Who ever said anything about the "big bad union" tough guys?
Saying they're going to make sure the process follows the law is exactly within the realm of their power. If you disagree, you should go ask the company how much they've spent on lawyers for court cases they end up losing in the last five years.
But I don't expect you to bother. It's more fun to point fingers and let the bosses teabag you. I hope all that ass kissing gets you somewhere. If it's productive, I won't begrudge you any animosity. But if they end up shafting you anyways, understand we're all going to laugh at you. Again.
the biggest lesson here for any still at LANG is don't believe a word singleton says. remember when he INSISTED the rumors about bankruptcy were just that? well....? and funny how he released this news on a holiday weekend at 5 p.m. talk about burying the lede. what is going to happen is lean dean is putting another one of his spins on things until he's ready to close shop or dump folks. he wants to be the one to tell folks when they can leave, not the other way around.

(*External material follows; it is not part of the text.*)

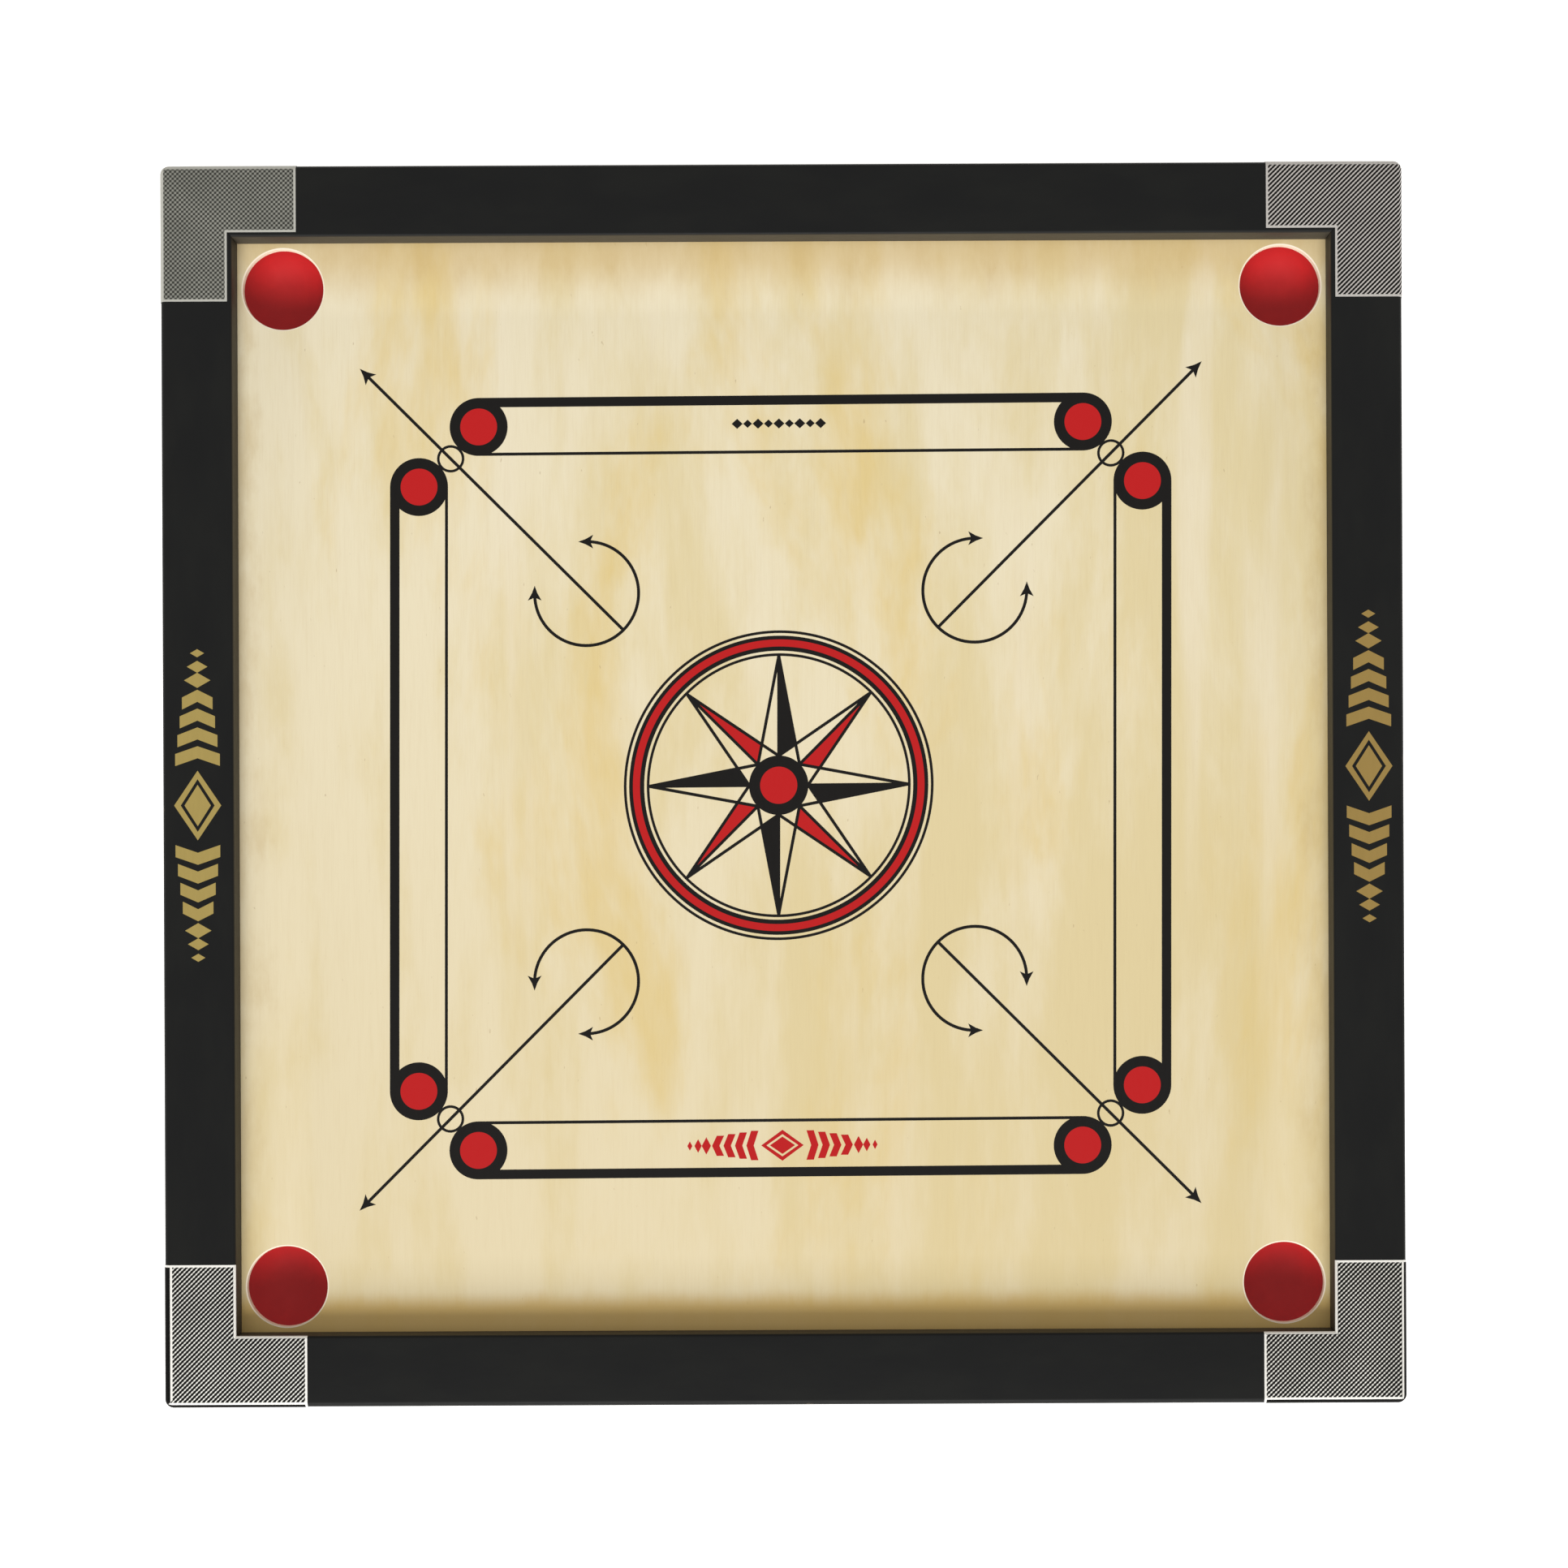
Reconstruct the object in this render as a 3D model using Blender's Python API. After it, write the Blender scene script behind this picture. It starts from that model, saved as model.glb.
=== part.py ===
"""Carrom board: a ply playing sheet in a mitred wooden frame, over four moulded pocket cups.

The origin is at the middle of the underside, +Z is up and the front rail is at -Y.
Blender units are metres.
"""

import math

import bmesh
import bpy
from mathutils import Matrix, Vector

MM = 0.001

# Driving dimensions
BOARD_SIZE = 660.4 * MM  # across the outer faces of the rails
RAIL_WIDTH = 38.1 * MM
RAIL_HEIGHT = 38.1 * MM
CUSHION_HEIGHT = 12.7 * MM  # rail top above the playing face
SHEET_THICKNESS = 4.0 * MM
COIN_DIAMETER = 30.0 * MM  # the playing coin that the pockets are cut for
POCKET_DIAMETER = COIN_DIAMETER + 13.0 * MM
POCKET_TO_RAIL = 3.0 * MM  # wood left between a pocket hole and the rails
TOUCH_GAP = 0.2 * MM  # between faces that touch on the real board
FIT_GAP = 0.3 * MM  # round a tongue, a spline or a shank in its hole

# Frame
HALF_BOARD = BOARD_SIZE / 2
HALF_OPENING = HALF_BOARD - RAIL_WIDTH
PLAY_HEIGHT = RAIL_HEIGHT - CUSHION_HEIGHT
SHEET_UNDERSIDE = PLAY_HEIGHT - SHEET_THICKNESS
REBATE_WIDTH = 10.0 * MM
REBATE_FACE = HALF_OPENING + REBATE_WIDTH
LIP_UNDERSIDE = PLAY_HEIGHT + TOUCH_GAP
OUTER_EDGE_RADIUS = 3.2 * MM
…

No one is crapping on the union. Just making a point that it hasn't worked out well for union and non union employees, has it? For craps sake, there isn't any printing done any longer except east of Los Angeles. The company, and I have no love or income from them, might have spent gads of money on lawyers, but, it has not helped the rank and file. Please don't tell me it would be worse without the union. You can have your point of view and I can have mine, I happen to believe they don't do much.
A plea to Mr Singleton. Take your money and your management team and find another industry to kill quicker. Your employees are tired of you, your bankers are tired of you, and anyone who cares about the industry is tired of you. Enjoy your chardonay and relax on your ranch. Please.
Dean's a bottom feeder who must create a new bottom to feed him. He says it's a new model. Pine's an insurance salesman. Lambert's a stockboy.
Think about them only when you have a nice bowel movement, and after a couple of them, no more.
I use to enjoy a good BM!
Good GOD man, why is his clown allowed to manage anything? What a joke.